Initially, Mayor Robert Myer acted like he didn't know what we were talking about, but after showing him our records it refreshed his memory.

"It's just wrong, clearly wrong," Attorney Cy D'Aquila said.

D'Aquila practices law in the New Roads. It's where he grew up. Tonight, he's worried the Mayor may have violated multiple juveniles' constitutional rights. We caught up with the mayor this afternoon, to get his explanation about prosecuting juveniles in mayor's court.

"I can't talk about juveniles underage in a court proceeding," Myer said.

Meeting minutes obtained by the WBRZ Investigative Unit from a council meeting last June show "Mayor Myer reported that four juveniles and their parents appeared in mayor's court as a result of an incident involving a bike theft. The parents will make restitution and the kids will be taken to visit the detention center as their community service," the minutes read.

"I can't talk about juveniles," Myer said. "I don't recall prosecuting any juveniles in mayor's court."

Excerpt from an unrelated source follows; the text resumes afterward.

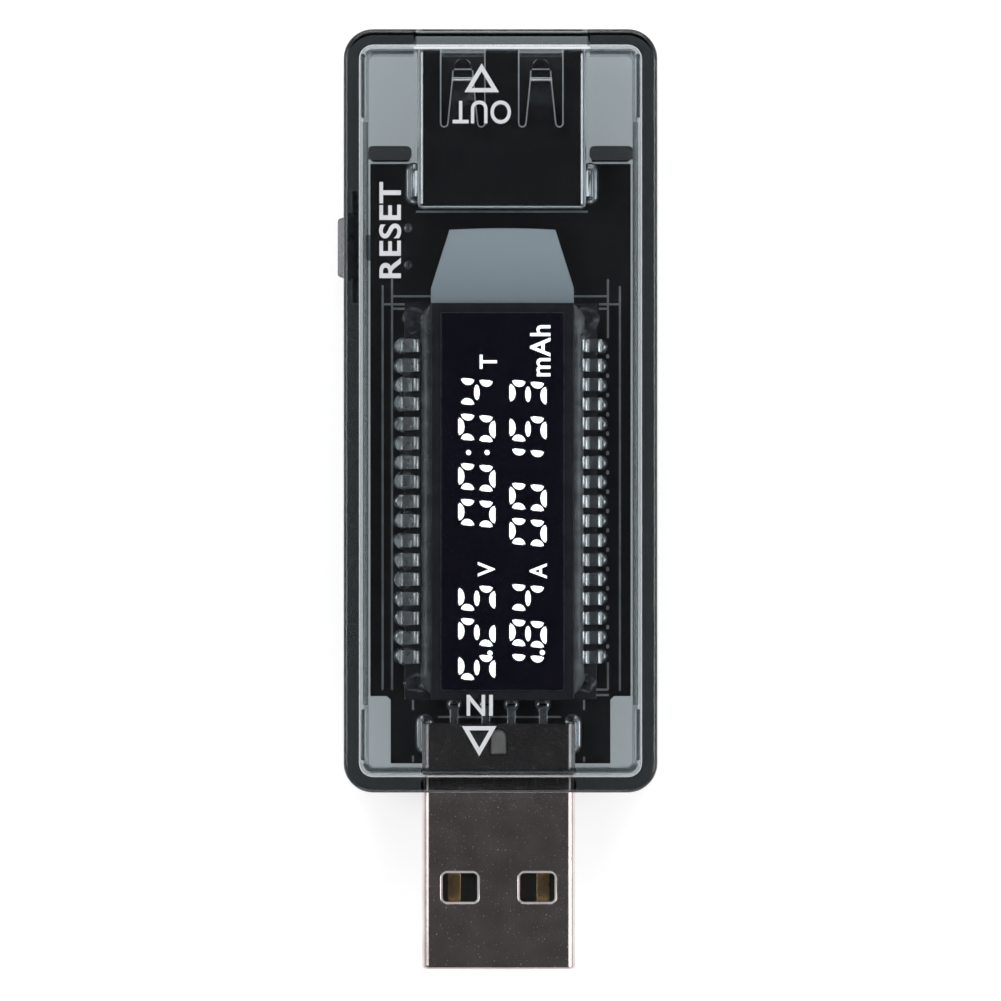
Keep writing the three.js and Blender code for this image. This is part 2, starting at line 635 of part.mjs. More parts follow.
const ledBody = box(about(DISPLAY_X, LED.width), about(LED_Y, LED.length), [GUIDE_Z, GUIDE_Z + LED.height]);
const ledLegs = [-1, 1].map((side) =>
  box(about(DISPLAY_X + side * LED_LEG_X, 0.4), about(LED_Y, 0.4), [TAIL_Z, GUIDE_Z + 0.1]));
piece("backlight_lamp", worked(solid(ledBody), ledLegs), "white_plastic");

// One row of clip pins. Each clip grips the edge of the rear glass and its leg goes down through
// the board; a carrier strip under the glass holds the row together.
const PIN_WIDTH = 1;
const PIN_SHEET = 0.2;
const PIN_LEG = { width: 0.45, thickness: 0.16 };
const CLIP_INNER_X = 6.5;
const CLIP_BOTTOM_Z = 8.8;

function sideRange(side, near, far) {
  return side > 0 ? [near, far] : [-far, -near];
}

// The clip's section: a jaw over the glass, a back, and a jaw under the glass.
function clipSection(side) {
  const [inner, back, outer] = [CLIP_INNER_X, PIN_LEG_X - PIN_SHEET / 2, PIN_LEG_X + PIN_SHEET / 2];
  const points = [
    [inner, FRONT_GLASS_Z + PIN_SHEET], [inner, FRONT_GLASS_Z], [back, FRONT_GLASS_Z],
    [back, REAR_GLASS_Z], [inner, REAR_GLASS_Z], [inner, REAR_GLASS_Z - PIN_SHEET],
    [back, REAR_GLASS_Z - PIN_SHEET], [back, CLIP_BOTTOM_Z], [outer, CLIP_BOTTOM_Z],
    [outer, FRONT_GLASS_Z + PIN_SHEET],
  ];
  return polygon(points.map(([x, z]) => [side * x, z]));
}

function clipPin(side, y) {
  const leg = sideRange(side, ...about(PIN_LEG_X, PIN_LEG.thickness));
  return [
    extrudeY(clipSection(side), ...about(y, PIN_WIDTH)),
    box(leg, about(y, PIN_LEG.width), [TAIL_Z, CLIP_BOTTOM_Z + 0.1]),
  ];
}

const LAST_PIN_Y = pinY(PIN_COUNT - 1);
for (const side of [-1, 1]) {
  const carrier = box(
    sideRange(side, CLIP_INNER_X + 0.02, CLIP_INNER_X + 0.37),
    [LAST_PIN_Y - PIN_WIDTH / 4, FIRST_PIN_Y + PIN_WIDTH / 4],
    [REAR_GLASS_Z - PIN_SHEET + 0.02, REAR_GLASS_Z - 0.02],
  );
  const pins = Array.from({ length: PIN_COUNT }, (_, i) => clipPin(side, pinY(i))).flat();
  piece("display_pins_" + (side < 0 ? "left" : "right"), worked(solid(carrier), pins), "tin");
}

// Beads of clear glue on the ledges of the rear glass, from the front glass to the clips.
const GLUE_HEIGHT = 0.4;
const GLUE_Y = [DISPLAY_BOTTOM_Y + 0.8, DISPLAY_TOP_Y - 0.25];
for (const side of [-1, 1]) {
  const near = FRONT_GLASS_WIDTH / 2 + side * DISPLAY_X + FIT;
  boxPiece(
    "glue_bead_" + (side < 0 ? "left" : "right"),
    sideRange(side, near, CLIP_INNER_X - FIT),
    GLUE_Y,
    [FRONT_GLASS_Z, FRONT_GLASS_Z + GLUE_HEIGHT],
    "glue",
  );
}

// ---------- electronics on the board's underside ----------
const SOLDER_GAP = 0.02; // thickness of the solder film under each part

function chip(name, x, y, width, length, height, finishName) {
  const top = BOARD_Z - SOLDER_GAP;
  const outline = roundedRect(width, length, 0.1, x, y);
  piece(name, solid(extrudeZ(outline, top - height, top, 1)), finishName);
}

chip("microcontroller", 0, -3, 7, 7, 1.4, "black_plastic");
chip("memory_chip", -4.6, -12.5, 3.9, 4.9, 1.45, "black_plastic");
chip("voltage_regulator", 4.9, -13.5, 2.5, 4.5, 1.5, "black_plastic");
chip("sense_resistor", 4.2, 8.2, 3.2, 6.3, 0.6, "black_plastic");
[[4.9, -18.6], [0.6, -12.5], [-0.2, 11.8], [-4.4, 4.4]].forEach(([x, y], i) =>
  chip("capacitor_" + (i + 1), x, y, 1.25, 2, 1.2, "ceramic"));
[[-1.6, -18], [0.8, -18], [-3.6, 9], [-1.8, 9]].forEach(([x, y], i) =>
  chip("resistor_" + (i + 1), x, y, 0.8, 1.6, 0.45, "black_plastic"));

export default meter;
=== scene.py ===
"""USB power meter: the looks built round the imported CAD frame. Metres, +Y to the socket, +Z up."""
import json
from math import cos, hypot, pi, radians, sin
from random import Random

import bmesh
import bpy
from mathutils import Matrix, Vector


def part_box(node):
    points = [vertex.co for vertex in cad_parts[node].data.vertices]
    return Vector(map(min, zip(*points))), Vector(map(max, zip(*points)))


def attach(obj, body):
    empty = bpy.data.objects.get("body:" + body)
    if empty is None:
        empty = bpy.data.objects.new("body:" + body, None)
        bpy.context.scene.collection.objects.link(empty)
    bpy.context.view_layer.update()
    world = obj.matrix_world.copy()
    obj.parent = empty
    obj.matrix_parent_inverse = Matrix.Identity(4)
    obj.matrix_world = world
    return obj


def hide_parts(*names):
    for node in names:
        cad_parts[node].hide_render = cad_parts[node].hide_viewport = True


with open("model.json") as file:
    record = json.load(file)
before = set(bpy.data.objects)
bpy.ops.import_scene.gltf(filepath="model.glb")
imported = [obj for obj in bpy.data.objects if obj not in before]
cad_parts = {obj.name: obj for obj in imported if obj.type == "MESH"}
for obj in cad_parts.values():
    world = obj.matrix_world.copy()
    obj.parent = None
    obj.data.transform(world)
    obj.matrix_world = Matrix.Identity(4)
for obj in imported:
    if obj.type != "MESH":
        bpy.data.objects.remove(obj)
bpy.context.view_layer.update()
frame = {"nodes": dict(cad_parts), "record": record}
MM = 0.001


# -------------------- camera, light and floor
VIEW_WIDTH = 78.4 * MM      # what the picture's width covers at the display
VIEW_CENTRE = Vector((0, -7.0 * MM, 9 * MM))
LENS, SENSOR = 350, 36
FLOOR_HALF = 3.0
FLOOR_GAP = 0.02 * MM       # how far the floor lies below the case


def placed(name, data):
    """A new object in the scene, with data of its own."""
    obj = bpy.data.objects.new(name, data)
    bpy.context.scene.collection.objects.link(obj)
    return obj


def add_camera():
    data = bpy.data.cameras.new("camera")
    data.lens, data.sensor_width = LENS, SENSOR
    data.clip_start, data.clip_end = 0.01, 20
    camera = placed("camera", data)
    camera.location = VIEW_CENTRE + Vector((0, 0, VIEW_WIDTH * LENS / SENSOR))
    bpy.context.scene.camera = camera


def add_softbox(name, place, size, power):
    """A rectangular light at place, turned towards the meter."""
    data = bpy.data.lights.new(name, "AREA")
    data.shape = "RECTANGLE"
    data.size, data.size_y = size
    data.energy = power
    lamp = placed(name, data)
    lamp.location = place
    lamp.rotation_euler = (VIEW_CENTRE - Vector(place)).to_track_quat("-Z", "Y").to_euler()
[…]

There are multiple attorney generals opinions dating back 30 years that say mayor's courts are not allowed to prosecute juveniles. When we caught up with the mayor, we found out he routinely has juveniles come before mayor's court.

About two minutes into our interview, and reminding him about what was in the public meeting minutes, Myer remembered.

"We've had juveniles come to mayor's court before," Myer said.

Loyola Law Professor Dane Ciolino in New Orleans believes the mayor is breaking the law.

"Mayors' courts have no juvenile jurisdiction," Ciolino said. "Louisiana Childrens' Code Art. 302, which establishes the juvenile jurisdiction of Louisiana's courts, does not include mayors' courts."

"We obviously have these laws and there's a system of checks and balances to make sure constitutional rights are protected, and clearly juveniles in our city, their rights are not protected," D'Aquila said.

We asked if it was concerning that Myer may have broken the law, "I don't think so," he replied.

Juveniles are supposed to face prosecution in juvenile court. If there's a municipality that doesn't have one the cases go to the parish or district courts. There are approximately 250 mayors' courts in operation across the state of Louisiana. Many of them primarily handle traffic citations.

Tonight, Mayor Myer gave no indication whether he'll stop his practices that have now been called into question.